= Do this =
Search the material and gather each line with "from" in it.

**********

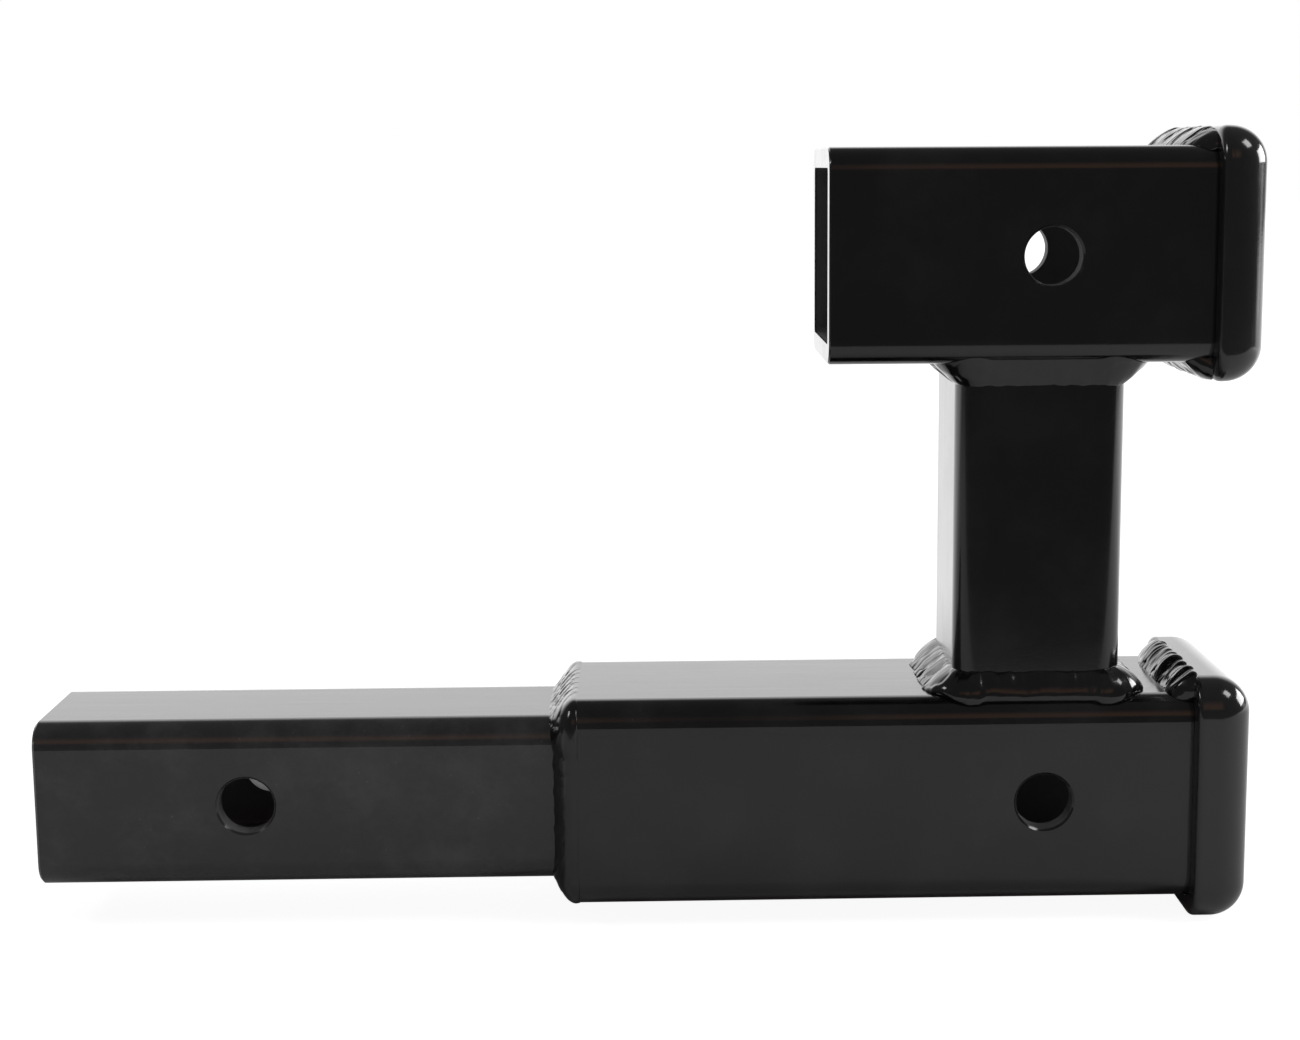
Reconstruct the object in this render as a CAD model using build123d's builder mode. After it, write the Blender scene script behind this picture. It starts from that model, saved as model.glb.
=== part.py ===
from build123d import *

import os
from math import cos, hypot, pi, sin, sqrt

# A dual receiver hitch extender, welded up from square steel tube: a shank for the vehicle's receiver, a lower
# receiver tube behind it, a riser, an upper receiver tube, and a pressed collar round each receiver's mouth.
# The origin is the centre of the shank's pin hole. +X runs from the shank to the mouths, +Z is up.

os.makedirs("parts", exist_ok=True)

# Square tubes: the receivers' bore takes the shank's size with a clearance all round
shank_size = 50.8
shank_wall = 6.0
shank_inner_corner = 1.5
socket_clearance = 0.35
receiver_wall = 6.0
receiver_inner_corner = 1.5
riser_size = 50.8
riser_wall = 5.0
riser_inner_corner = 2.5

# Lengths along the tubes
shank_end_to_pin = 63.5
pin_to_pin = 241.3
pin_to_mouth = 62.5
lower_length = 205.0
upper_length = 128.0
shank_insertion = 50.8
riser_length = 100.5
riser_to_mouth = 63.8

# Pin holes and cut edges
pin_hole_diameter = 17.0
pin_hole_edge = 0.7
shank_lead_chamfer = 0.8
cut_edge = 0.5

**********

= Exercise result =
Reconstruct the object in this render as a CAD model using build123d's builder mode. After it, write the Blender scene script behind this picture. It starts from that model, saved as model.glb.
from build123d import *
from math import cos, hypot, pi, sin, sqrt
# A dual receiver hitch extender, welded up from square steel tube: a shank for the vehicle's receiver, a lower
# The origin is the centre of the shank's pin hole. +X runs from the shank to the mouths, +Z is up.